*TASK DIRECTIONS:*
Begin at the line containing "Keep writing the" in the entries below and end at the line containing "the floor, the"; transcribe that range exactly and nothing outside it.

[Stored dataset items]
******

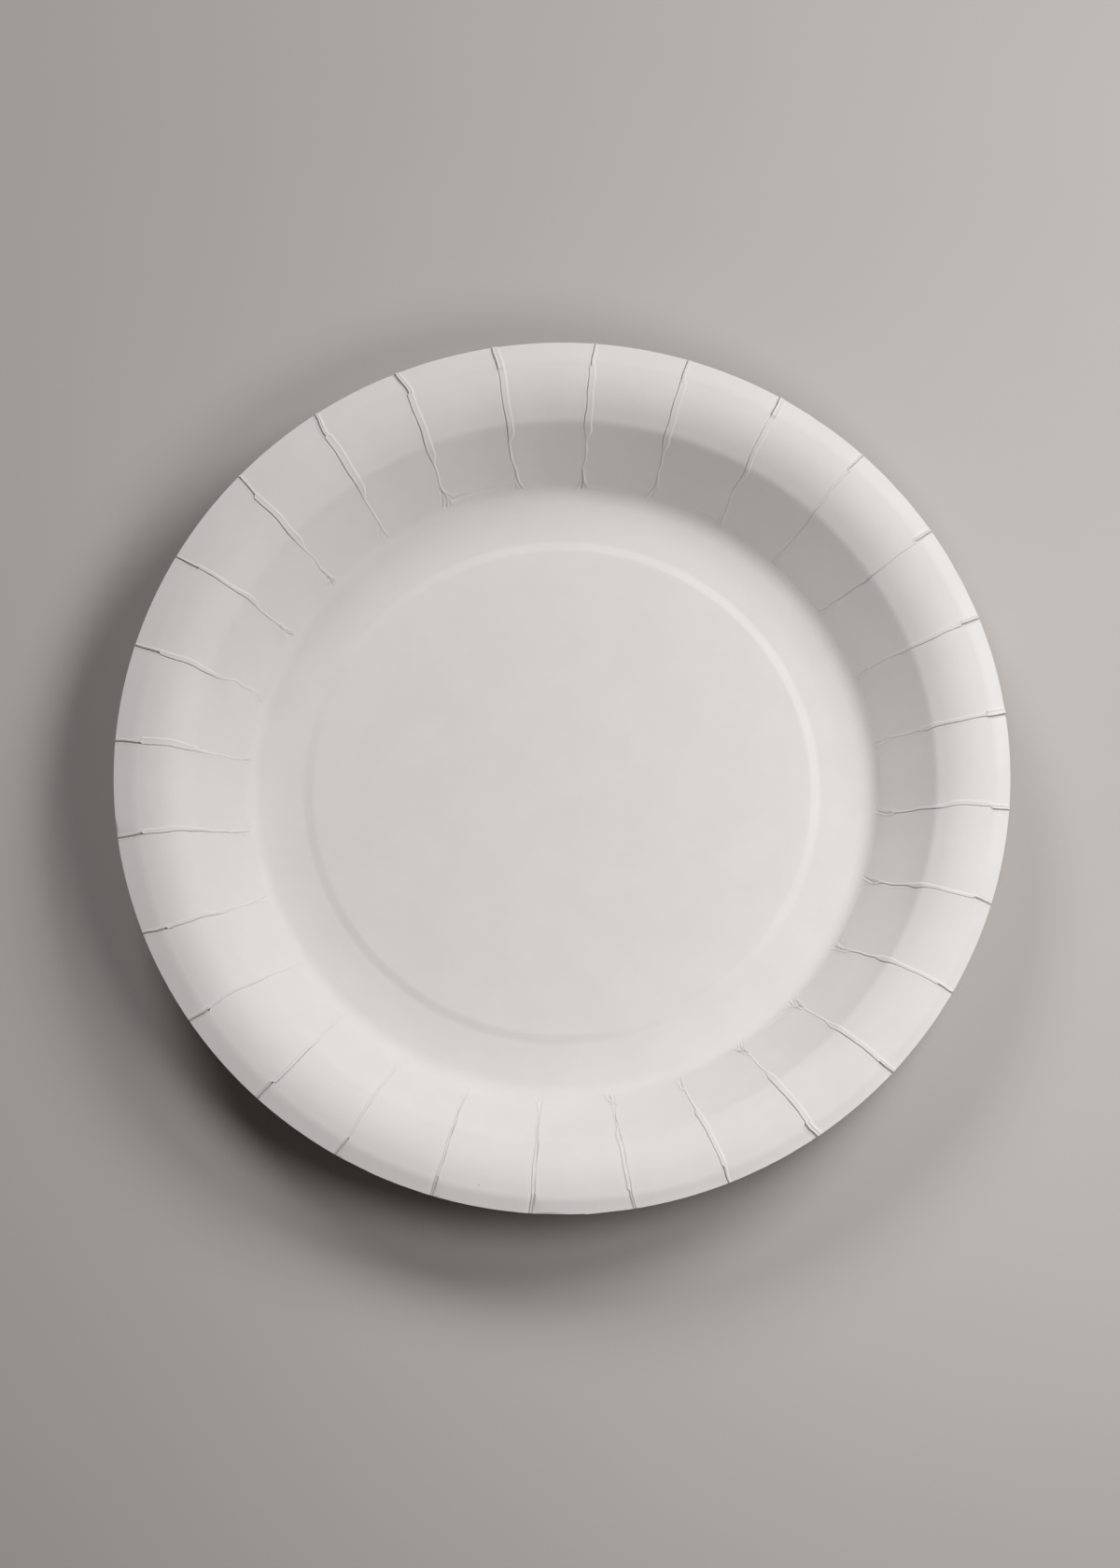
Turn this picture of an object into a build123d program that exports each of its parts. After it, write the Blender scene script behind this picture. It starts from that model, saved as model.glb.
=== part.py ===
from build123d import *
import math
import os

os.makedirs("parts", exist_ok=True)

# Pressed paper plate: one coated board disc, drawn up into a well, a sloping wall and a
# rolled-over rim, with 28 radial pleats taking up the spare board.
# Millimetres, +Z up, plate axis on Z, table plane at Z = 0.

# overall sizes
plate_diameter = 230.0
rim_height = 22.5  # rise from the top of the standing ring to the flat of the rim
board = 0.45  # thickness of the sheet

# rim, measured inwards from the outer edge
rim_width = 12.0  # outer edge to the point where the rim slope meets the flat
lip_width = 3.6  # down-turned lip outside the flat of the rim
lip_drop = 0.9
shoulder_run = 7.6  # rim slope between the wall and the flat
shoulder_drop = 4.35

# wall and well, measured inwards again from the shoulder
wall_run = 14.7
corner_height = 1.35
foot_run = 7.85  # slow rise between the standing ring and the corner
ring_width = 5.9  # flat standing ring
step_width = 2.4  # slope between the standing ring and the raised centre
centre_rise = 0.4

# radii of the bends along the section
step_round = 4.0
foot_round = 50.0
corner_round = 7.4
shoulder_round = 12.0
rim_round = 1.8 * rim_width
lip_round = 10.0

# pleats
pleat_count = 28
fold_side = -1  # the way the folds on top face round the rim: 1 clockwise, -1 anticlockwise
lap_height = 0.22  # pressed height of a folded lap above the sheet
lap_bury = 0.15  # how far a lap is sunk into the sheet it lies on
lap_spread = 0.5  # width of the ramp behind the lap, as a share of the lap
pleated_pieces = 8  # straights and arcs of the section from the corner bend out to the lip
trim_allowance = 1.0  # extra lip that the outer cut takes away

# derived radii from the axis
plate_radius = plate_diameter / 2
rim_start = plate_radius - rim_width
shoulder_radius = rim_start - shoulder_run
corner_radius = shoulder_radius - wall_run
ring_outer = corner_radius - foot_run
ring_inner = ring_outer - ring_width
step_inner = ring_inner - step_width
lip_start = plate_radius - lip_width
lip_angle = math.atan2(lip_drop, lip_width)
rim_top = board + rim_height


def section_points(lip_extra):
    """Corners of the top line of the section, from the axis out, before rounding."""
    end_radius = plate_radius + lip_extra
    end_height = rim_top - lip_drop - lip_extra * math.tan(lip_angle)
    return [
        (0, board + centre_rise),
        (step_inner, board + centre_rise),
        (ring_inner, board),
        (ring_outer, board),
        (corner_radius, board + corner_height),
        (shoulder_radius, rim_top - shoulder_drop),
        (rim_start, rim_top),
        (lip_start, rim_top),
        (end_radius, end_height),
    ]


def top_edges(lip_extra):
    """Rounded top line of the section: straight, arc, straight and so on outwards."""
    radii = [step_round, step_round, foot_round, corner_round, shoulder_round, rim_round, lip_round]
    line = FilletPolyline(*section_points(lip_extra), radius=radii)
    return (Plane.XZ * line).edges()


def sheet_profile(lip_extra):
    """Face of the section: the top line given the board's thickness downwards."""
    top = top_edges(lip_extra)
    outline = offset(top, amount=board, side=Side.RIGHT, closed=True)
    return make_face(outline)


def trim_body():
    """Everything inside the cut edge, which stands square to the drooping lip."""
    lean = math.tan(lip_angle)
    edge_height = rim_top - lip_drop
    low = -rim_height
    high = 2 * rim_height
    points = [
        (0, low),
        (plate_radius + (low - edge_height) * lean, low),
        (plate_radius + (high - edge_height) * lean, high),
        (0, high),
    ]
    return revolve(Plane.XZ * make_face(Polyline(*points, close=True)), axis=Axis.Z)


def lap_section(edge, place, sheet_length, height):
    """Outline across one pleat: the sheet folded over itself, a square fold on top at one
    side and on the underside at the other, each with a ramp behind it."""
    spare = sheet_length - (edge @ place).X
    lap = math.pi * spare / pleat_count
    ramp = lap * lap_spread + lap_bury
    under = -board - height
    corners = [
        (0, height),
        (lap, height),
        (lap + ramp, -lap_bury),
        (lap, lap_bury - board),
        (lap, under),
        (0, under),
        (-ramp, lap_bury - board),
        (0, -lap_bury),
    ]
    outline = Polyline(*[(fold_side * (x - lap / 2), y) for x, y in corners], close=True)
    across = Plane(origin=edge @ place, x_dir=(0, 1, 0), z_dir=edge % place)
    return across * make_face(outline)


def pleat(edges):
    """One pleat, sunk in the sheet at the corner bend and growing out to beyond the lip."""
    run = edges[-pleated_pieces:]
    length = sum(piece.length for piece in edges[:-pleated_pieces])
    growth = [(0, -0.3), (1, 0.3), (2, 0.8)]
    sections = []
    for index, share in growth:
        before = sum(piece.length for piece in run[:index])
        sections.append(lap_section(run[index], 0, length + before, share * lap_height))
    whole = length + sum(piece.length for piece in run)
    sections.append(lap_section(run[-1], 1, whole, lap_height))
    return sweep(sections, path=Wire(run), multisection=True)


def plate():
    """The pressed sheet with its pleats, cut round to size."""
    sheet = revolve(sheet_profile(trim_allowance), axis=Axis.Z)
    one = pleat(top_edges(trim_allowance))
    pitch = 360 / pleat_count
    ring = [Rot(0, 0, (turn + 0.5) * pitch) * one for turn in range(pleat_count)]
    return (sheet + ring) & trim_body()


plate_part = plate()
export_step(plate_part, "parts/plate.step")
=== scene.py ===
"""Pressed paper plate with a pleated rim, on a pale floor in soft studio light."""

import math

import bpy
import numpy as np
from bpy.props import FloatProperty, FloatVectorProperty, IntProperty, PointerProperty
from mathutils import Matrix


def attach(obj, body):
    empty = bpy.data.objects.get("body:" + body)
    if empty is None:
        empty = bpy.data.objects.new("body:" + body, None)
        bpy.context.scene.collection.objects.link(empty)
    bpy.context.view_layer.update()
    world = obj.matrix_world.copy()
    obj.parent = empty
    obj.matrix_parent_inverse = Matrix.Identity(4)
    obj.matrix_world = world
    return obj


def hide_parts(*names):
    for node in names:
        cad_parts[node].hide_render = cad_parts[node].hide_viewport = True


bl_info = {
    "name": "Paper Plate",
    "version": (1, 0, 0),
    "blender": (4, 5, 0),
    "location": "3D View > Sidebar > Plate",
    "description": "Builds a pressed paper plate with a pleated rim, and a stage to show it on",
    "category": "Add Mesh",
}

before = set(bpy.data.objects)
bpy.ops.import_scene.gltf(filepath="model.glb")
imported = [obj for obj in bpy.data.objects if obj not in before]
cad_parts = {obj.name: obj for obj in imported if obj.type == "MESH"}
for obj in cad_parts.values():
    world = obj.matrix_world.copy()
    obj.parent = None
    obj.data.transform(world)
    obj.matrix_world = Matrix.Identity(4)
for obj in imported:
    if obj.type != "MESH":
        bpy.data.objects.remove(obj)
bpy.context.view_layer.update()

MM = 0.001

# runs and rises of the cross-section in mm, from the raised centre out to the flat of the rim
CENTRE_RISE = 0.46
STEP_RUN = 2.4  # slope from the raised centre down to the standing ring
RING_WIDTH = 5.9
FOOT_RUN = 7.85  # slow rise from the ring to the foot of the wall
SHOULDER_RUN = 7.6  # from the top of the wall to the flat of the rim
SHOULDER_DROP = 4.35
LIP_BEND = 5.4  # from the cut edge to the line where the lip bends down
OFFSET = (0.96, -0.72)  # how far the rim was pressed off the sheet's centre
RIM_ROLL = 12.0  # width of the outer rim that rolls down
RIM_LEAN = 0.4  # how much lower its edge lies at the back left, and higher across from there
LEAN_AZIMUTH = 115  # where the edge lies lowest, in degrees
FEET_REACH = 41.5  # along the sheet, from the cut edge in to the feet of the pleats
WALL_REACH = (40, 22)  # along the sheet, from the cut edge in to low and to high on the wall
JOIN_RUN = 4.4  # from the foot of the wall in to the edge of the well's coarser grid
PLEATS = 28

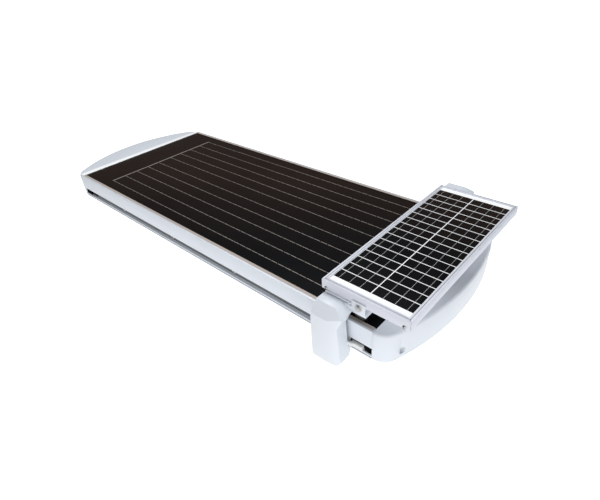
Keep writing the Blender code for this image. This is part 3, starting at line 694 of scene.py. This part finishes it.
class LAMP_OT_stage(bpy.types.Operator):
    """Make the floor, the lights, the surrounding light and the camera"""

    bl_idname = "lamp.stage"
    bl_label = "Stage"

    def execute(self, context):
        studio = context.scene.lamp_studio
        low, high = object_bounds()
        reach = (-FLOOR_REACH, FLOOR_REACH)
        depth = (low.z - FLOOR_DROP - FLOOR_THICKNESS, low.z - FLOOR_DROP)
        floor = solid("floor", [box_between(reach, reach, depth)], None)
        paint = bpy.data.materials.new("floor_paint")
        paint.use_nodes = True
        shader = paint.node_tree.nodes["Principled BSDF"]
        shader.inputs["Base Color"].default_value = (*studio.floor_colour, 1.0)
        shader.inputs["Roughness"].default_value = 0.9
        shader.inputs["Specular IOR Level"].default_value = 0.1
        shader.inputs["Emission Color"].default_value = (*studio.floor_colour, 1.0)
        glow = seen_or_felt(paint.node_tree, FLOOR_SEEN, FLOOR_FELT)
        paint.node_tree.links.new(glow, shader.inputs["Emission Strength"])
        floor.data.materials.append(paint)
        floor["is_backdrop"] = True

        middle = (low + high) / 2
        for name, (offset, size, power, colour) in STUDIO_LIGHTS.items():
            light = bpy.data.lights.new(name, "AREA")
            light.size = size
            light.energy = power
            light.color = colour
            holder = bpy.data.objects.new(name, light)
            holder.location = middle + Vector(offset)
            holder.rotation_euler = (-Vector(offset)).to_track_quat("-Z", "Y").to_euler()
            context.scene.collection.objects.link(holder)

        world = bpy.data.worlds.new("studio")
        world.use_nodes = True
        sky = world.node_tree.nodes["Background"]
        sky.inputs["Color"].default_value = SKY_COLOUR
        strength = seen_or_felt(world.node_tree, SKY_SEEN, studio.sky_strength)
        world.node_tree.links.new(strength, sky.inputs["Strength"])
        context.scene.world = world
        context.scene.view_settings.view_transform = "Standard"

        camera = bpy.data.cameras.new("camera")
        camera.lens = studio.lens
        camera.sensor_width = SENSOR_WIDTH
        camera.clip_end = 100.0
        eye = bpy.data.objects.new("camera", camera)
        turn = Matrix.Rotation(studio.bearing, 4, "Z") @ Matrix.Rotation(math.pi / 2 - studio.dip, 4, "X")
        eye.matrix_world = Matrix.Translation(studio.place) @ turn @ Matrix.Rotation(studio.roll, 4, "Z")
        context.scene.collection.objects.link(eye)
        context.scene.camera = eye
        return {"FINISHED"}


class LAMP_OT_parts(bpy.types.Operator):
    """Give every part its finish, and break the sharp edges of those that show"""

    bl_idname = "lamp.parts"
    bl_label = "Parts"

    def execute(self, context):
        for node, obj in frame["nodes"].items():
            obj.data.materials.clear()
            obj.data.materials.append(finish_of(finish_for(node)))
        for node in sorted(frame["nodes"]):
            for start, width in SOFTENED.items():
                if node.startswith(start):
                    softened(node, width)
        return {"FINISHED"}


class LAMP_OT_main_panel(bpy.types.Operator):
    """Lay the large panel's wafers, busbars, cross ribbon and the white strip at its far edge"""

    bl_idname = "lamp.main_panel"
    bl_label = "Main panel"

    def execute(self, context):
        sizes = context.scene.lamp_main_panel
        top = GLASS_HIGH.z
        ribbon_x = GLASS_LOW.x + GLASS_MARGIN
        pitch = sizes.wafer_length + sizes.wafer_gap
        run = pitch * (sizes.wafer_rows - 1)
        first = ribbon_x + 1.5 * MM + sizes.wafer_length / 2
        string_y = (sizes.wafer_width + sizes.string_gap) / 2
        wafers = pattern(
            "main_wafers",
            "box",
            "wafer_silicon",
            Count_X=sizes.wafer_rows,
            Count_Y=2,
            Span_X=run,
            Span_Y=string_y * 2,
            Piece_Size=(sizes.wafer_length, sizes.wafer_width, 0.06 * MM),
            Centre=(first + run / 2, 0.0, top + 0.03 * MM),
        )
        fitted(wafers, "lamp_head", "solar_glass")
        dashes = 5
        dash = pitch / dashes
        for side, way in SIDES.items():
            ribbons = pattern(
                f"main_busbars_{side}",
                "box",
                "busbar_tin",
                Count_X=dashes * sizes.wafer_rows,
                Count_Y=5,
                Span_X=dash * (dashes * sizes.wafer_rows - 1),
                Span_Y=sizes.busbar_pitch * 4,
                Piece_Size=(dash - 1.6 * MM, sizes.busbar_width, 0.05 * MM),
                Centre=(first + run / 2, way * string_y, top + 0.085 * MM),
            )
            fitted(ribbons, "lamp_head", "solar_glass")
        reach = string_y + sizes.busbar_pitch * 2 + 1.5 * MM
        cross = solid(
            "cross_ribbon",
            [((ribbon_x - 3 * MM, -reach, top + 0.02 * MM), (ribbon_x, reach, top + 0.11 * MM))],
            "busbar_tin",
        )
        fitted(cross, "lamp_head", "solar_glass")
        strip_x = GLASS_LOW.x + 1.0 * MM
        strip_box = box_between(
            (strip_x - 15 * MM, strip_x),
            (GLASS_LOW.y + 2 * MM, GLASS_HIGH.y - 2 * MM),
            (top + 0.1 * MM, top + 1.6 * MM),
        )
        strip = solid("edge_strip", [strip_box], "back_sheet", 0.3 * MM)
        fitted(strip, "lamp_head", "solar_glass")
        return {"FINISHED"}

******

*COMPLETED EXERCISE:*
Keep writing the Blender code for this image. This is part 3, starting at line 694 of scene.py. This part finishes it.
class LAMP_OT_stage(bpy.types.Operator):
    """Make the floor, the lights, the surrounding light and the camera"""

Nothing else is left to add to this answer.